Discussions with customers

You must not:

  • Try to control the territories in which your distributors may sell into.
  • Try to restrict distributors from buying, selling or reselling competing products.
  • Try to control the pricing of any reseller customers or distributors
    • This does not apply if you are setting maximum resale prices or recommending resale prices
  • Discuss the details of business terms with any customer in the presence of other customers or competitors.
  • Discuss with one customer the Group’s dealings with other customers or make any commitments to one customer as to the Group’s treatment of other customers.
  • Oblige or otherwise coerce customers to tell you if lower prices have been quoted unless through an approved price matching protocol.

You may, however, accept information voluntarily given by customers as to the actions of competitors, including prices, terms, and any special promotions being offered.

Conduct relating to a dominant market share

The Group may be found to be in a dominant market position if we possess market power, and can, to an appreciable extent, behave independently of competitors, customers and consumers. These conditions can occur where our business has a 40% or greater share of a particular market, including of supplies, or the purchase of goods or services on a particular market.
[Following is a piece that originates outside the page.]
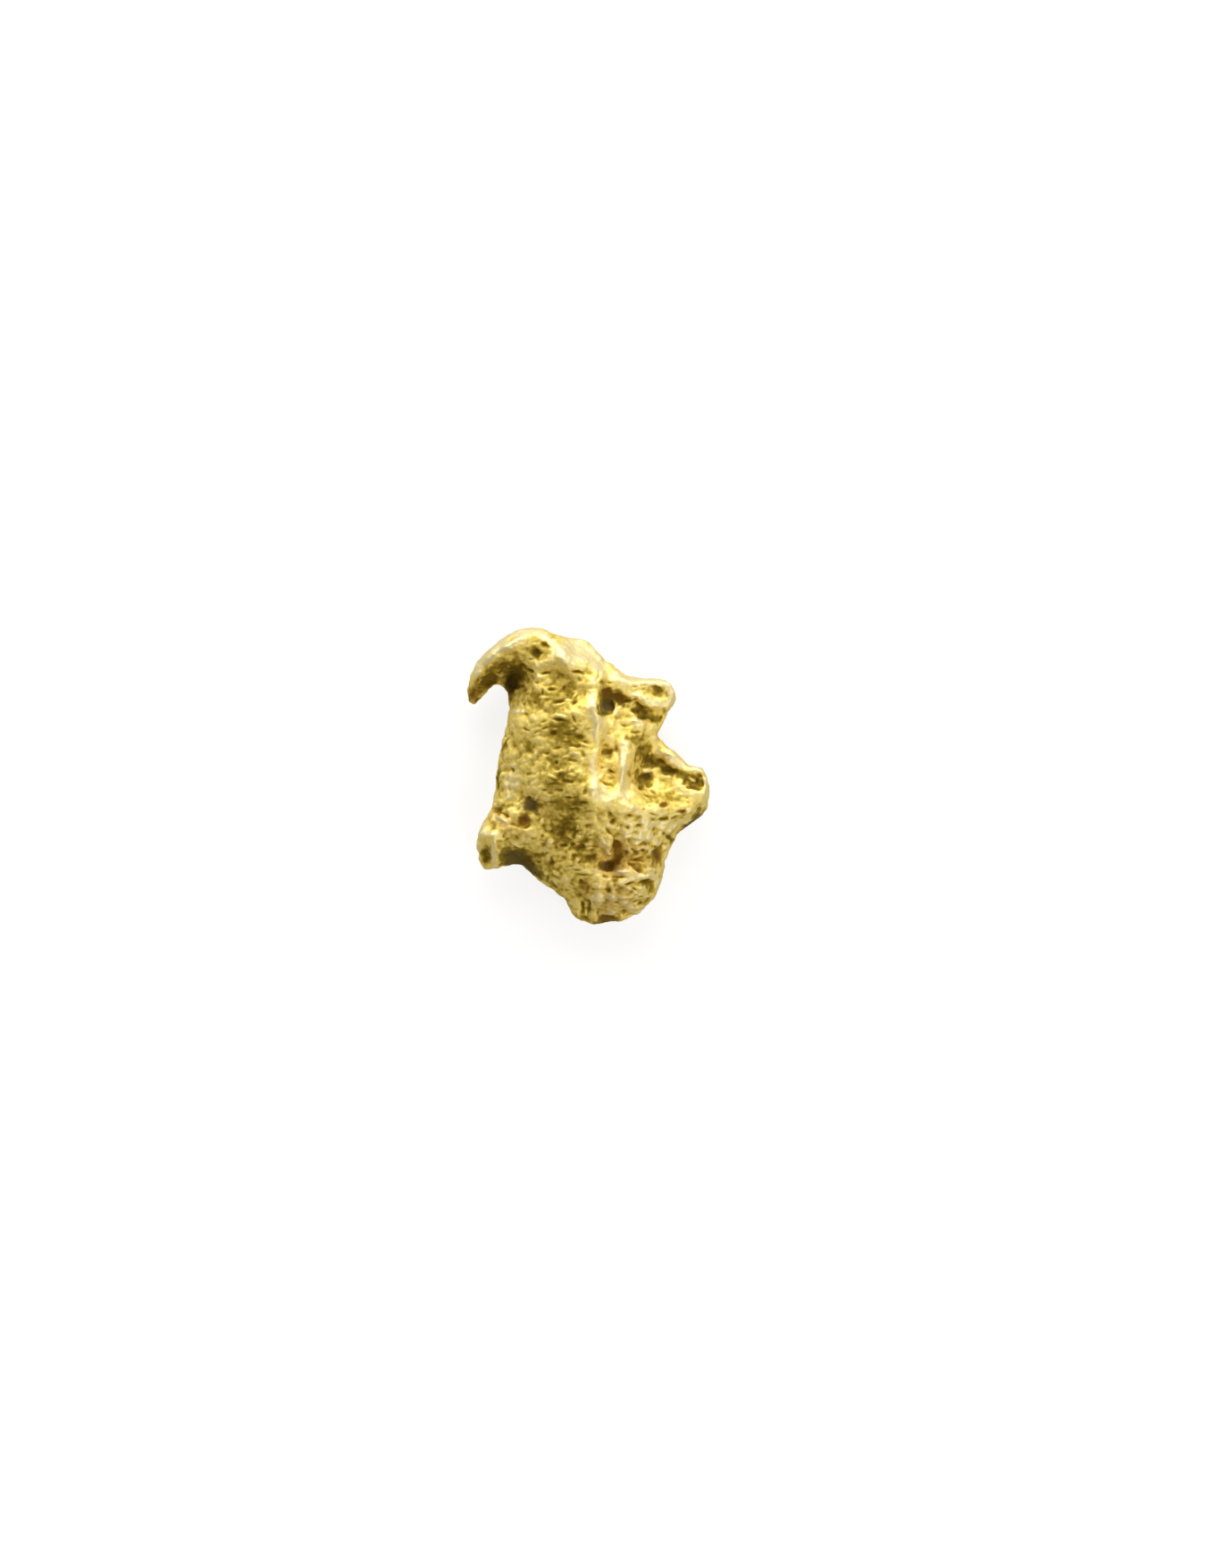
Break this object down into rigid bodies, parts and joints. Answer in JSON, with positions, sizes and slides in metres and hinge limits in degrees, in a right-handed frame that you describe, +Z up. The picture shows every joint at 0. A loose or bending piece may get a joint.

The following rules apply to conduct where the Group has a dominant market share:

You must:

  • Recognise the risks of anti-competitive behaviour which can arise from such situations;
  • Recognise that certain practices which are generally legal may become illegal where the company has a dominant market share;
  • Act cautiously when charging different customers different prices unless this is justifiable, for instance bon the basis of supply costs or price negotiations;
  • Act cautiously about pricing products in such a way that would incentivise a customer to source all their requirements from the company. Volume discounts by a dominant business should reflect genuine customer cost savings which result from supplying a product in a larger volume;
  • Act cautiously before linking the sale of one product to other products or services;
  • Ensure price cuts targeted to compete with a competitors services are not loss making;
  • Avoid all reference to “dominant”, “dominance”, “market power”.

You must not:

  • Introduce price cuts to eliminate rivals;
  • Adopt a business practice aimed at weakening or eliminating an existing competitor or to prevent a would-be competitor’s entry into the market;
  • Use language which may create the suspicion of abusing market power of nefarious intentions, such as:
    • “let’s kick them out of the market”
    • “raising barriers for entry and make sure no new competitors can come in”
    • “we can never let them be successful”
    • “this will need a stay-out pricing policy”
    • “we must attack the competitor”

Procedure for raising concerns under this policy

If you are concerned about any form of malpractice covered by this policy, you should normally first raise the issue with your immediate line manager or a Director. Alternatively, if you feel you cannot raise the matter with your line manager or a Director you may follow the procedure set out in the Group’s Whistleblowing Policy. A copy of the Whistleblowing Policy is set out in the Staff Handbook which is available from the HR Department.